▸ **Challenge**
Take each line containing the word "joints" and copy it.

▸ **Dataset extract**

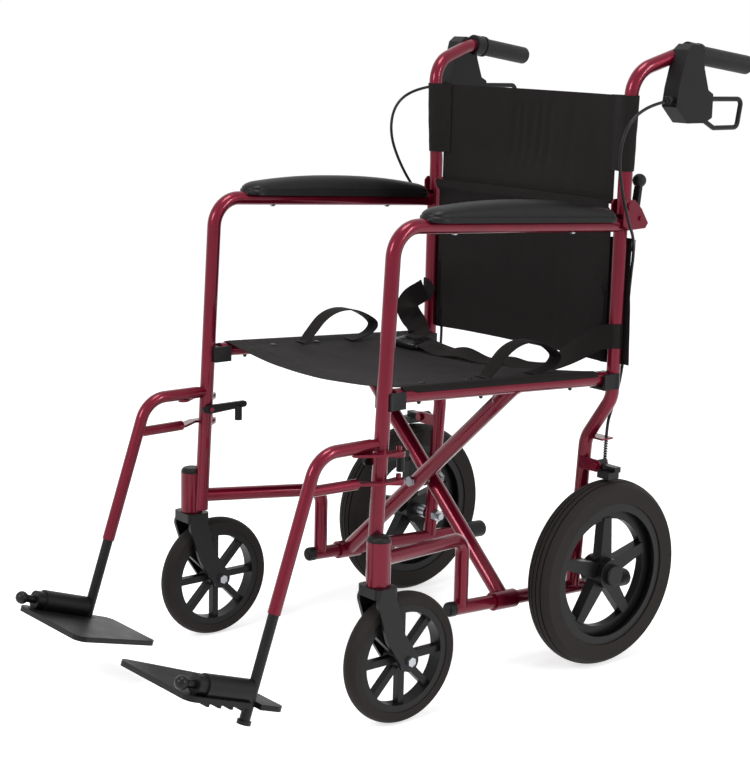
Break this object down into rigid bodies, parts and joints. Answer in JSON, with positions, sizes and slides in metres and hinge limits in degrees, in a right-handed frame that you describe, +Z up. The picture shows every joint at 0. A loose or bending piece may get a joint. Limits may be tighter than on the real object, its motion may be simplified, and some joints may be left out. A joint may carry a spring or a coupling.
{
  "type": "transport wheelchair",
  "caption": "folding transport wheelchair with crimson tube frame, black sling seat, fold-down back, hand brakes and swing-away footrests",
  "frame": {"origin": "centre of the outline on the floor", "axes": "+Z up, the chair faces -Y, the sitter's left is +X"},
  "size_m": [0.5584, 1.0717, 0.9964],
  "materials": {
    "crimson_paint": "glossy candy paint on steel tube",
    "black_paint": "satin black paint on steel plate",
    "black_steel": "black coated steel",
    "zinc_steel": "bright zinc plated steel",
    "black_plastic": "moulded black plastic, fine texture",
    "wheel_plastic": "moulded black nylon",
    "black_pad": "self-skinned black foam, fine grain",
    "grip_rubber": "black rubber sleeve",
    "tyre_rubber": "solid dark grey tyre",
    "cable_sheath": "black plastic cable sheath",
    "black_nylon": "woven black nylon",
    "buckle_plastic": "moulded black plastic"
  },
  "bodies": {
    "left_frame": {"side_tube_left": "crimson_paint", "rear_post_left": "crimson_paint", "lower_frame_left": "crimson_paint", "tube_caps_left": "black_plastic", "seat_saddles_left": "black_plastic", "arm_pad_left": "black_pad", "back_bracket_left": "black_steel", "rear_axle_left": "zinc_steel", "brake_spring_left": "zinc_steel", "brake_cable_left": "cable_sheath", "back_lower": "black_nylon", "seat_belt": "black_nylon", "belt_buckle": "buckle_plastic"},
    "brace_rear": {"brace_rear": "crimson_paint", "brace_bolt": "zinc_steel"},
    "brace_front": {"brace_front": "crimson_paint", "seat_sling": "black_nylon"},
    "right_frame": {"side_tube_right": "crimson_paint", "rear_post_right": "crimson_paint", "lower_frame_right": "crimson_paint", "tube_caps_right": "black_plastic", "seat_saddles_right": "black_plastic", "arm_pad_right": "black_pad", "back_bracket_right": "black_steel", "rear_axle_right": "zinc_steel", "brake_spring_right": "zinc_steel", "brake_cable_right": "cable_sheath"},
    "cane_left": {"back_cane_left": "crimson_paint", "hand_grip_left": "grip_rubber", "brake_housing_left": "black_plastic", "back_upper": "black_nylon"},
    "cane_right": {"back_cane_right": "crimson_paint", "hand_grip_right": "grip_rubber", "brake_housing_right": "black_plastic"},
    "back_lever_left": {"back_lever_left": "black_plastic"},
    "brake_lever_left": {"brake_lever_left": "black_steel"},
    "brake_arm_left": {"brake_arm_left": "black_steel"},
    "rear_wheel_left": {"rear_wheel_left": "wheel_plastic", "rear_tyre_left": "tyre_rubber"},
    "caster_left": {"caster_fork_left": "black_paint", "caster_axle_left": "zinc_steel"},
    "caster_wheel_left": {"caster_wheel_left": "wheel_plastic", "caster_tyre_left": "tyre_rubber"},
    "hanger_left": {"footrest_hanger_left": "crimson_paint"},
    "hanger_latch_left": {"hanger_latch_left": "black_plastic"},
    "extension_left": {"footrest_extension_left": "black_steel"},
    "footplate_left": {"footplate_left": "black_plastic"},
    "back_lever_right": {"back_lever_right": "black_plastic"},
    "brake_lever_right": {"brake_lever_right": "black_steel"},
    "brake_arm_right": {"brake_arm_right": "black_steel"},
    "rear_wheel_right": {"rear_wheel_right": "wheel_plastic", "rear_tyre_right": "tyre_rubber"},
    "caster_right": {"caster_fork_right": "black_paint", "caster_axle_right": "zinc_steel"},
    "caster_wheel_right": {"caster_wheel_right": "wheel_plastic", "caster_tyre_right": "tyre_rubber"},
    "hanger_right": {"footrest_hanger_right": "crimson_paint"},
    "hanger_latch_right": {"hanger_latch_right": "black_plastic"},
    "extension_right": {"footrest_extension_right": "black_steel"},
    "footplate_right": {"footplate_right": "black_plastic"}
  },
  "joints": [
    {"name": "fold", "type": "hinge", "parent": "left_frame", "child": "brace_rear", "pos_m": [0.179, 0.111, 0.11957], "axis": [0, 0.9988, -0.0489], "range_deg": [0, 38], "deforming": ["seat_sling", "back_upper", "back_lower", "seat_belt", "belt_buckle"]},
    {"name": "scissor", "type": "hinge", "parent": "brace_rear", "child": "brace_front", "pos_m": [0, 0.08, 0.2812], "axis": [0, 0.9988, -0.0489], "range_deg": [-76, 0]},
    {"name": "right_fold", "type": "hinge", "parent": "brace_front", "child": "right_frame", "pos_m": [-0.179, 0.08, 0.12109], "axis": [0, 0.9988, -0.0489], "range_deg": [0, 38]},
    {"name": "back_fold_left", "type": "hinge", "parent": "left_frame", "child": "cane_left", "pos_m": [0.2235, 0.297, 0.742], "axis": [-1, 0, 0], "range_deg": [0, 90], "deforming": ["brake_cable_left", "back_upper", "back_lower"]},
    {"name": "back_lever_left", "type": "hinge", "parent": "left_frame", "child": "back_lever_left", "pos_m": [0.2235, 0.322, 0.722], "axis": [-1, 0, 0], "range_deg": [0, 90]},
    {"name": "brake_lever_left", "type": "hinge", "parent": "cane_left", "child": "brake_lever_left", "pos_m": [0.262, 0.408, 0.897], "axis": [1, 0, 0], "range_deg": [0, 16], "stiffness_Nm_per_rad": 0.6},
    {"name": "brake_arm_left", "type": "hinge", "parent": "left_frame", "child": "brake_arm_left", "pos_m": [0.216, 0.281, 0.324], "axis": [0, 1, 0], "range_deg": [0, 7.3], "deforming": ["brake_spring_left"]},
    {"name": "rear_wheel_left", "type": "hinge", "parent": "left_frame", "child": "rear_wheel_left", "pos_m": [0.24, 0.27063, 0.153], "axis": [1, 0, 0], "continuous": true},
    {"name": "caster_swivel_left", "type": "hinge", "parent": "left_frame", "child": "caster_left", "pos_m": [0.242, -0.201, 0.219], "axis": [0, 0, 1], "continuous": true},
    {"name": "caster_spin_left", "type": "hinge", "parent": "caster_left", "child": "caster_wheel_left", "pos_m": [0.242, -0.157, 0.1], "axis": [1, 0, 0], "continuous": true},
    {"name": "hanger_swing_left", "type": "hinge", "parent": "left_frame", "child": "hanger_left", "pos_m": [0.24, -0.166, 0.37], "axis": [0, 0, 1], "range_deg": [0, 90]},
    {"name": "hanger_latch_left", "type": "hinge", "parent": "left_frame", "child": "hanger_latch_left", "pos_m": [0.206, -0.189, 0.395], "axis": [1, 0, 0], "range_deg": [0, 15], "stiffness_Nm_per_rad": 0.5},
    {"name": "footrest_slide_left", "type": "slide", "parent": "hanger_left", "child": "extension_left", "axis": [0, 0.3173, 0.9483], "range_m": [-0.03, 0.043]},
    {"name": "footplate_left", "type": "hinge", "parent": "extension_left", "child": "footplate_left", "pos_m": [0.222, -0.40774, 0.097], "axis": [0, 0.9483, -0.3173], "range_deg": [0, 90]},
    {"name": "back_fold_right", "type": "hinge", "parent": "right_frame", "child": "cane_right", "pos_m": [-0.2235, 0.297, 0.742], "axis": [-1, 0, 0], "range_deg": [0, 90], "deforming": ["brake_cable_right"]},
    {"name": "back_lever_right", "type": "hinge", "parent": "right_frame", "child": "back_lever_right", "pos_m": [-0.2235, 0.322, 0.722], "axis": [-1, 0, 0], "range_deg": [0, 90]},
    {"name": "brake_lever_right", "type": "hinge", "parent": "cane_right", "child": "brake_lever_right", "pos_m": [-0.262, 0.408, 0.897], "axis": [1, 0, 0], "range_deg": [0, 16], "stiffness_Nm_per_rad": 0.6},
    {"name": "brake_arm_right", "type": "hinge", "parent": "right_frame", "child": "brake_arm_right", "pos_m": [-0.216, 0.281, 0.324], "axis": [0, -1, 0], "range_deg": [0, 7.3], "deforming": ["brake_spring_right"]},
    {"name": "rear_wheel_right", "type": "hinge", "parent": "right_frame", "child": "rear_wheel_right", "pos_m": [-0.24, 0.27063, 0.153], "axis": [1, 0, 0], "continuous": true},
    {"name": "caster_swivel_right", "type": "hinge", "parent": "right_frame", "child": "caster_right", "pos_m": [-0.242, -0.201, 0.219], "axis": [0, 0, 1], "continuous": true},
    {"name": "caster_spin_right", "type": "hinge", "parent": "caster_right", "child": "caster_wheel_right", "pos_m": [-0.242, -0.157, 0.1], "axis": [1, 0, 0], "continuous": true},
    {"name": "hanger_swing_right", "type": "hinge", "parent": "right_frame", "child": "hanger_right", "pos_m": [-0.24, -0.166, 0.37], "axis": [0, 0, -1], "range_deg": [0, 90]},
    {"name": "hanger_latch_right", "type": "hinge", "parent": "right_frame", "child": "hanger_latch_right", "pos_m": [-0.206, -0.189, 0.395], "axis": [1, 0, 0], "range_deg": [0, 15], "stiffness_Nm_per_rad": 0.5},
    {"name": "footrest_slide_right", "type": "slide", "parent": "hanger_right", "child": "extension_right", "axis": [0, 0.3173, 0.9483], "range_m": [-0.03, 0.043]},
    {"name": "footplate_right", "type": "hinge", "parent": "extension_right", "child": "footplate_right", "pos_m": [-0.222, -0.40774, 0.097], "axis": [0, -0.9483, 0.3173], "range_deg": [0, 90]}
  ],
  "couplings": [
    {"joint": "scissor", "follows": "fold", "ratio": -2},
    {"joint": "right_fold", "follows": "fold", "ratio": 1},
    {"joint": "back_fold_right", "follows": "back_fold_left", "ratio": 1},
    {"joint": "back_lever_left", "follows": "back_fold_left", "ratio": 1},
    {"joint": "brake_arm_left", "follows": "brake_lever_left", "ratio": 0.45625},
    {"joint": "footplate_left", "follows": "fold", "ratio": 2.3684},
    {"joint": "back_lever_right", "follows": "back_fold_left", "ratio": 1},
    {"joint": "brake_arm_right", "follows": "brake_lever_right", "ratio": 0.45625},
    {"joint": "footplate_right", "follows": "fold", "ratio": 2.3684}
  ]
}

▸ **The result**
Break this object down into rigid bodies, parts and joints. Answer in JSON, with positions, sizes and slides in metres and hinge limits in degrees, in a right-handed frame that you describe, +Z up. The picture shows every joint at 0. A loose or bending piece may get a joint. Limits may be tighter than on the real object, its motion may be simplified, and some joints may be left out. A joint may carry a spring or a coupling.
  "joints": [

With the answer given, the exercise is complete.